今週末、初めてインフィニティ・プロ・シリーズに参戦したマルコ・アンドレッティが、なんとデビュー戦でポール・トゥ・ウインを飾った。トップを走行していたマルコは、途中ミスを犯して2番手に後退。しかしレース終盤、抜き返すことに成功すると、見事トップでチェッカー・フラッグを受けた。駆けつけたマリオやマイケルは大喜びで、マルコの優勝を祝福。アンドレッティ家のレーサーの素質は、マルコにも間違いなく受け継がれているのを実感した。

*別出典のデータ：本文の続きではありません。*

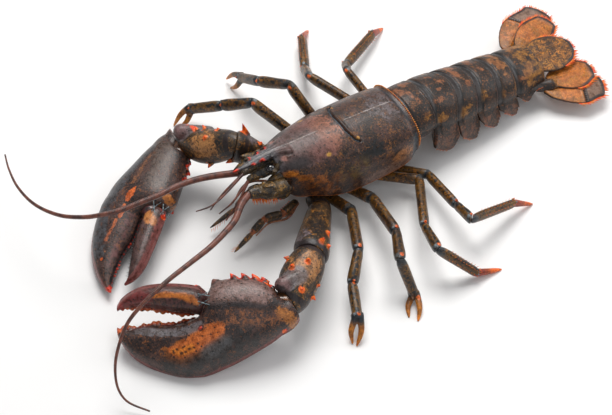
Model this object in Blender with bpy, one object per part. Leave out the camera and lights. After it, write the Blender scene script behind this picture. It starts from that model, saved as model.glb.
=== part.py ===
"""American lobster at life size, as a still model resting on its eight feet and two claws.

The body frame has the head towards -Y, the animal's left side towards +X, the floor at z = 0
and y = 0 at the rear edge of the carapace. Sizes are millimetres until a mesh is made.
"""

import math
import random

import bmesh
import bpy
from mathutils import Matrix, Vector

MM = 0.001
GAP = 0.3
UP = Vector((0, 0, 1))
HOME = Vector((3.05, 48.6, 0))

# Carapace: heights and half widths along the body, each a list of (y, value)
CARAPACE_FRONT = -97
SHELL_STATIONS = (-97, -92, -86, -79, -71, -63, -55, -48.1, -46.5, -44.9, -38, -30, -22, -14, -8, -4, -1)
RIDGE = ((-97, 57.4), (-75, 56.8), (-47, 54.9), (-15, 52.2), (0, 50))
HALF_WIDTH = ((-97, 12), (-85, 18), (-75, 21.5), (-57, 25.5), (-38, 27), (-15, 26.6), (0, 25))
WAIST = ((-97, 44), (-75, 39), (-50, 36), (0, 36))
HEM = (
    (-97, 26), (-92, 22), (-86, 20.5), (-80, 21), (-75, 20), (-57, 16.2), (-38, 16), (-15, 16.5), (-6, 20),
    (-1, 27.5),
)
HEM_HALF = ((-97, 11), (-85, 15.5), (-75, 19.5), (-57, 23.5), (-38, 25), (0, 25))
LEAN = ((-97, 0.2), (-75, 0.06), (-55, 0), (0, 0))
SHELL_WALL = 2.4
ROOF_ABOVE_HEM = 9
GROOVE_Y = -46.5
GROOVE_DEPTH = 1.2
GROOVE_REACH = 0.42
SHELL_RUNS = ((12, 13, 14, 15, 16, 17, 18), (19, 20, 0, 1, 2, 3, 4))

# Rostrum: (y, half width, height of the top, thickness)
ROSTRUM = (
    (-84, 8.5, 57, 5), (-92, 6.2, 58, 5), (-99, 4.6, 58, 4.4), (-107, 3.4, 57, 3.6),
    (-114, 2, 55.8, 2.6),
)
ROSTRUM_TIP = (0, -123.5, 55.3)
# Spines on both sides: root and tip of each, for the left side
FRONT_SPINES = (
    ((3.9, -94.5, 57), (5.3, -99, 58.4), 1.5),
    ((3.3, -100, 56.6), (4.8, -104.3, 57.8), 1.4),
    ((2.4, -106.2, 56), (4, -110.6, 57.8), 1.3),
    ((8, -84.5, 54.5), (8.4, -89.6, 56.2), 1.5),
    ((9.6, -93, 48.5), (10.8, -100.5, 49.2), 1.5),
)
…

HPDの社長として2年間IRLのプロジェクトを率いてきた和田さん(ウエルドンの左)が、この4月からHRDの社長となり、F1をまとめることになった。前回のフェニックスはHPD社長としての最後のレースだったのだが、ペンスキーに勝利をさらわれてしまい、とても悔しがっていた。一方、和田さんの後任で、この4月からHPDの社長となったのがロバート・クラークさん(和田さんの左側)で、CART時代からプロジェクトに関わってきた経歴を持つ。彼にとってはこのレースが就任後初めてのレースで、二人にとって、普段以上に勝ちたいレースだったのは言うまでもない。今回はIRL初のオーバル以外のレースであり、しかもホンダがタイトル・スポンサーなのだ。1994年からのCART参戦を決めた当時のアメリカンホンダ社長の雨宮さん(現本田技研工業副社長)や、トム・エリオット副社長、それに現在のアメリカン・ホンダ社長である近藤さんなど、そうそうたるメンバーが観戦に訪れていただけに力が入る。肝心のレースは2回のピットストップにしたガナッシ勢に有利な展開となっていったが、カナーンが怒涛の追い上げでマニングやブリスコーを接触しながらパス。その際に減速したため、ウエルドンがカナーンをパスしてトップに浮上する。まさに、自分はリタイアしてもいいというような気持ちがなければ、あのようなパスはできなかったのではないか。へたすれば、昨年から更新中の19戦連続のリード・ラップ・フィニッシュと、18戦連続のトップ5フィニッシュが実現しなかった可能性もあった中で、カナーンはチームとホンダのために最高の仕事をしたといえる。